4.1. Time Measurement

This study evaluates the moving object collision scenario video, as this is the most complex and time-consuming situation to determine. First, we want to calculate the response time based on this video. Thus, 18,000 frames are read from the test video data, and the time required to start and end the risk determination is calculated as an average value. The average value of the time required for risk determination (including the time required for the object detection process) is the delay time. Figure 13 shows the response and delay times required to start the risk determination for each frame as graphs.

In Figure 13, the response and delay times are displayed in units of 1000 frames for all 18,000 frames. The average response time is 15.94 ms and the average delay time is 18.43 ms. The average delay time is higher because YOLOv4 incorporates the object detection time.

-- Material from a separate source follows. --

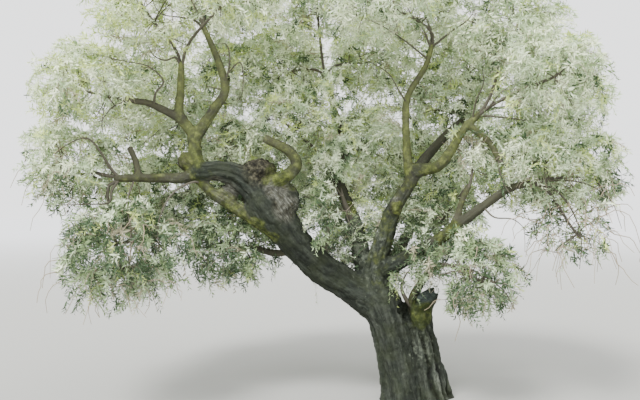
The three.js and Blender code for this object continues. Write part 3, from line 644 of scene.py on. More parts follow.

We use the same test video to measure the total processing time for the risk determination (i.e., the total time from the start until the time the information directly labeled by a person and video frame are displayed on the screen). Then, we measure the time required to process the JSON file storing the video frames and risk events. JSON used two types of files: 1000 files and 18,000 frames of test video. Figure 14 provides a graph of the total processing time.

As shown in Figure 14, the total processing time is graphed in units of 100 JSON files and takes an average of 0.23 s. We measure the time taken to read and process the JSON file containing the risk event because the model can be retrained according to industrial site environment changes when being used in the industrial field. This is to check in advance whether a hazardous situation in the industrial site is correctly determined and whether this model is suitable for actual deployment.

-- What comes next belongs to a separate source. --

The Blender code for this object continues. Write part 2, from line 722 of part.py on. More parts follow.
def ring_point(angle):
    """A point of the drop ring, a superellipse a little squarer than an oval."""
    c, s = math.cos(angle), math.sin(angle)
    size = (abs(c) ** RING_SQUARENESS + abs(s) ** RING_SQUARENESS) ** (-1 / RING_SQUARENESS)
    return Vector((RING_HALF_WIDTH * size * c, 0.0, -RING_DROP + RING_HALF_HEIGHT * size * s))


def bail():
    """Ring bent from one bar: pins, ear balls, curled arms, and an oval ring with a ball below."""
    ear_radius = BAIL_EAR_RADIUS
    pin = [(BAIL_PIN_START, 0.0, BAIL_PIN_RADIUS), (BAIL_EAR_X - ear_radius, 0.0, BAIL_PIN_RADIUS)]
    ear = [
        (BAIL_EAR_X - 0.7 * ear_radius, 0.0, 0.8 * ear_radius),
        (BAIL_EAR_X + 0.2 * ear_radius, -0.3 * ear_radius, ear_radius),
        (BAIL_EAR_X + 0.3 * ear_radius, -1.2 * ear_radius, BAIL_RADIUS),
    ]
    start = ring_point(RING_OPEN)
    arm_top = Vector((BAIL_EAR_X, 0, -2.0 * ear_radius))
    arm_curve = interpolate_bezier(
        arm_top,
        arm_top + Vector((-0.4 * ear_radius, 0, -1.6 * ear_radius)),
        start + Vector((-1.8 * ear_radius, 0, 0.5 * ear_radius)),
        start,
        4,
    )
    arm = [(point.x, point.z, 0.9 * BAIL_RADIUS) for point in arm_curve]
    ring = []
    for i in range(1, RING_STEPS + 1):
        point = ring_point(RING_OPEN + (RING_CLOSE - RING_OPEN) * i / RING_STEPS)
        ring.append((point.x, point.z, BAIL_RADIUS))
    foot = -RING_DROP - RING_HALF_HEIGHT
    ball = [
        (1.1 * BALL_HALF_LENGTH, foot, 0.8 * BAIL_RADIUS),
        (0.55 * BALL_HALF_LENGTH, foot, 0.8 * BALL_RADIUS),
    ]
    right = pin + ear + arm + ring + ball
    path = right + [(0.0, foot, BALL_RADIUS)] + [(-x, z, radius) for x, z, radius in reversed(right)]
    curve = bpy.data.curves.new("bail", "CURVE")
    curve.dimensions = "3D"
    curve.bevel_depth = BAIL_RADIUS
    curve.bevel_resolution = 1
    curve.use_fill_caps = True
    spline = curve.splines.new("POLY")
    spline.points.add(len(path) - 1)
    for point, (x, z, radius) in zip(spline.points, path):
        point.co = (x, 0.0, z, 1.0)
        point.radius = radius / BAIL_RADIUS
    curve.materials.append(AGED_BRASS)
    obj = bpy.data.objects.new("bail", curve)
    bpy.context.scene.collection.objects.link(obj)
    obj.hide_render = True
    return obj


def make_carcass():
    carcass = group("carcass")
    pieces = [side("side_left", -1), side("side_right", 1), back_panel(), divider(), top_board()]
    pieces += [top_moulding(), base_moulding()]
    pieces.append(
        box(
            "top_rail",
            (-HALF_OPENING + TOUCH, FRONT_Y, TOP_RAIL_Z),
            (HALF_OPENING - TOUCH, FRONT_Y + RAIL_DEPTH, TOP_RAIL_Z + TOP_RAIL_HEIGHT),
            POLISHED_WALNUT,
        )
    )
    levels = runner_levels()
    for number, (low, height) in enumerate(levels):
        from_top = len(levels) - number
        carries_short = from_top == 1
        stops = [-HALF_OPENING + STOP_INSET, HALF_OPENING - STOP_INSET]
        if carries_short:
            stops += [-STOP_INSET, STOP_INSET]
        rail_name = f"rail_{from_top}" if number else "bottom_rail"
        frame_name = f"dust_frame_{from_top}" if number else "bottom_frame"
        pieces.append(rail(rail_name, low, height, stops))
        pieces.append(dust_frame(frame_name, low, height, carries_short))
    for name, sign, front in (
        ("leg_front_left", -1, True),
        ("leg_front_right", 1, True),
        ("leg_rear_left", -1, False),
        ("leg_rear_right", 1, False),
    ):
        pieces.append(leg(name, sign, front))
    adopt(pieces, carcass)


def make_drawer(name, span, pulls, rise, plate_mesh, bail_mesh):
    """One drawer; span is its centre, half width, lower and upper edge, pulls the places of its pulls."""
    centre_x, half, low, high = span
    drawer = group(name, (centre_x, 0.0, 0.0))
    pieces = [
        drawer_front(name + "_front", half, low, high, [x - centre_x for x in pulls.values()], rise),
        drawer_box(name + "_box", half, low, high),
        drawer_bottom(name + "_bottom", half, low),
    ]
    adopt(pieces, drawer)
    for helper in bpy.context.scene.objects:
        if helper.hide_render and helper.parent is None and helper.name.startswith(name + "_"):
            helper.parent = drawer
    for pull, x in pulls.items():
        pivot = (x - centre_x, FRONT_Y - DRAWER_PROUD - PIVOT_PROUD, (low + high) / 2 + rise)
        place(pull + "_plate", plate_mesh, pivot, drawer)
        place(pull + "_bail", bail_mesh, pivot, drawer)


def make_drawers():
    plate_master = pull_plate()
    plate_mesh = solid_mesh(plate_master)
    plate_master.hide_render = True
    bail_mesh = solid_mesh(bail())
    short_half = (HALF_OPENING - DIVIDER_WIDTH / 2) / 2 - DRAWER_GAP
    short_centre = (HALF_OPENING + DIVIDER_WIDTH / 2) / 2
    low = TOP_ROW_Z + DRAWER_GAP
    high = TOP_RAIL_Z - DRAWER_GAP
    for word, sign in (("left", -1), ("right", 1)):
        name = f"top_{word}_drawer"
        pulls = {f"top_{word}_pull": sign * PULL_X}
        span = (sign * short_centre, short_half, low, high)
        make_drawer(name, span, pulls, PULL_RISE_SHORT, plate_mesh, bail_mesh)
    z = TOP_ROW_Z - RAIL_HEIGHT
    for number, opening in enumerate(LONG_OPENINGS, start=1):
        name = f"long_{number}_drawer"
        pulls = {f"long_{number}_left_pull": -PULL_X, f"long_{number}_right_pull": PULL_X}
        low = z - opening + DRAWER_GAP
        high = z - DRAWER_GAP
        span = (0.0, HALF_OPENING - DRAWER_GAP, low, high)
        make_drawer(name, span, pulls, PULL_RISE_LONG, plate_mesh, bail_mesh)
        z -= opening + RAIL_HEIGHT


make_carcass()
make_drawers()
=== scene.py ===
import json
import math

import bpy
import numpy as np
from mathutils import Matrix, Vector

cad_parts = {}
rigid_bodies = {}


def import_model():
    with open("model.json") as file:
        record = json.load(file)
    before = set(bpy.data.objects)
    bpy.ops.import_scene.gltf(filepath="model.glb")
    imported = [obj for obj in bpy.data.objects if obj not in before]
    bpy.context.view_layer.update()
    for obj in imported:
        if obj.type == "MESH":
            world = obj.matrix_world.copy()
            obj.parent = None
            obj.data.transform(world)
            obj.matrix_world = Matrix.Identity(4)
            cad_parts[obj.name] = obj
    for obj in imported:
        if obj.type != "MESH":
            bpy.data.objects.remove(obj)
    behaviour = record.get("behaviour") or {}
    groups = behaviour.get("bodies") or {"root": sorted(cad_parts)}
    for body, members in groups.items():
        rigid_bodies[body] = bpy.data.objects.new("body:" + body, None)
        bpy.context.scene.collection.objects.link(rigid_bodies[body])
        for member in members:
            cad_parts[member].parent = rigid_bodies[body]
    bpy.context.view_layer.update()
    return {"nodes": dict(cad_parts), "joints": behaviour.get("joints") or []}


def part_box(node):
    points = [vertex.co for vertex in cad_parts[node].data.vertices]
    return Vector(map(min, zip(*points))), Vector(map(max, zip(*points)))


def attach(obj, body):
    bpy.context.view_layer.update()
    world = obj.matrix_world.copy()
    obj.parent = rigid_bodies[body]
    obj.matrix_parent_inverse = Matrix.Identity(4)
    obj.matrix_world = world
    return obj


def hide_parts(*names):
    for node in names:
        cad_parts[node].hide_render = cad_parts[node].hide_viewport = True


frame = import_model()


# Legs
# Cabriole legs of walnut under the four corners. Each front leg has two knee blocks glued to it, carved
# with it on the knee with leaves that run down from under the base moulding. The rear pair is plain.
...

4.2. Detection and Judgment Precision

From the object detection and risk judgment accuracies, it is confirmed that the actual model accurately identifies objects and determines hazardous situations. The formula for obtaining the precision is the same as Equation (1). In object detection, a true positive is when the object predicted by the model matches the object information directly labeled by the person in the JSON file; thus, the model is correct. A false positive is when the model does not identify an object, and the model is incorrect because the object information was entered in the JSON file.

In contrast, in risk judgment, a true positive refers to a case where the model classifies an event as hazardous and correctly organizes it as a hazardous event in the JSON file. A false positive is a case where the model classifies the event as not hazardous but the judgment is wrong (i.e., a risk event exists in the JSON file and an actual risk has occurred).

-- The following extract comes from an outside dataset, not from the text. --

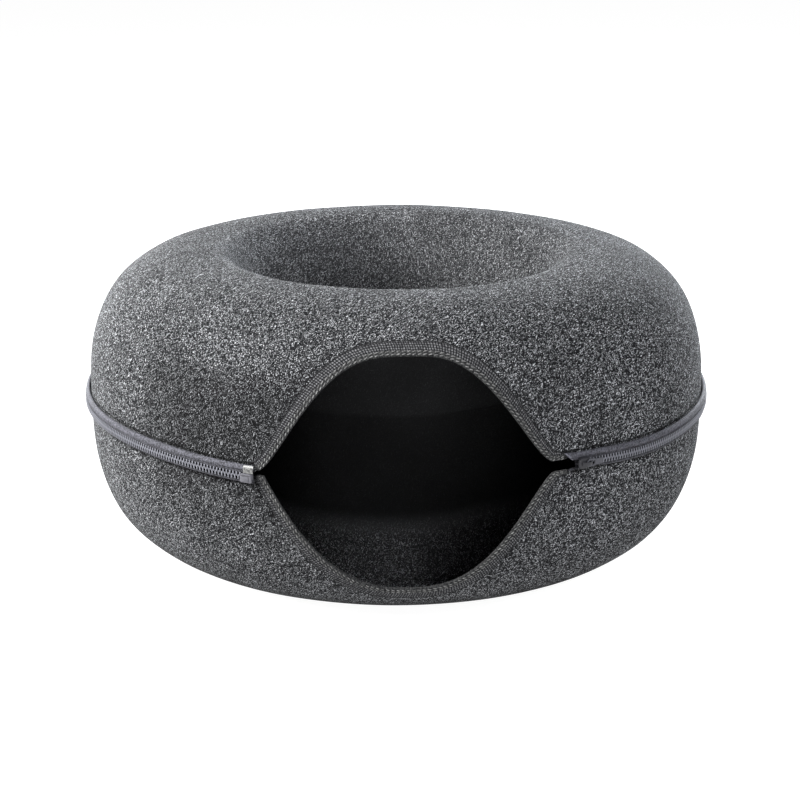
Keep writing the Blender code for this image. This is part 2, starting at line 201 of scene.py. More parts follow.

Table 8. Results of the object and hazardous situation detection.

	Object Detection	Hazardous Situation Detection
True positive	37,686	958
False negative	11	84
False positive	0	29
True negative	-	7870
Precision	100.0	97.06
Recall	99.97	91.93

lists the results regarding object detection and risk judgment precision.

Looking at Table 8, the object detection accuracy is based on YOLOv4, so the precision and recall show good results. However, although the model showed 97.06% precision for the risk situation judgment, it showed a slightly lower result for the rate of recall. This represents a false negative, meaning that a situation was judged as hazardous in the model but not labeled as hazardous in the JSON file. Owing to these false alarms, the recall rate is slightly lower.

4.3. Discussion

In the case of a collision between a worker and a moving object, such as a forklift or truck, it was not as challenging to identify the object. This was because the object’s size was small, owing to most CCTVs being installed at high angles. Identifying collusions by simply calculating the distance between two objects is challenging. We tuned the degree of overlap between them and determined the collision based on this threshold. Scenarios where safety equipment is worn or not, with two or more workers, or when goods are loaded in an aisle differ from simple problems of determining whether an object is present. As such, the evaluation based on these collision experiments is significant.

5. Conclusions

In this study, three manufacturing industries were selected, common risk scenarios were extracted, and an industrial accident prevention model was implemented using an object detection model. Among the common risk scenarios, collisions between workers and moving objects and workers failing to wear safety equipment were identified. The model was evaluated in terms of time and accuracy for application in actual environments at industrial sites. The inference time was approximately 18 ms and the precision of the risk judgment was 97.06%.

This study used data preprocessing to detect objects and identify hazardous situations. Direct object labeling information, risk event information, and metadata of the corresponding video were combined into a single JSON format file. However, as the model was designed based on rules for risk detection and the algorithm was designed to meet these rules, it showed high accuracy. However, a limit exists insofar as its application to other industrial sites. In the evaluation results, the false negative rate slightly increased in the risk judgment, showing a drop in the recall rate. This is a situation that the model judged to be hazardous but was not hazardous. This situation can eventually cause inconveniences to workers or employers working in actual industrial sites; corresponding studies are left for future research.

In addition, it is believed that the deviations depending on the CCTV installation environment will vary greatly. Most CCTVs are installed at high angles, making it difficult to identify objects. In addition, they may be covered by lighting facilities installed in industrial sites, installed medium–large equipment, etc. Moreover, the data collection process may become biased when directly applied in the workplace. For example, data representing hazardous situations collected from the workplace may be excluded, i.e., administrators operating the CCTVs may delete these data to avoid institutional penalties. In such a case, the model will only train on safe situations, so it may fail to detect unsafe situations. Although this study did not solve all of these limitations, it showed that risk detection based on object detection is possible. Thus, this study can contribute to worker safety via industrial accident prevention solutions and safety manager environmental monitoring systems.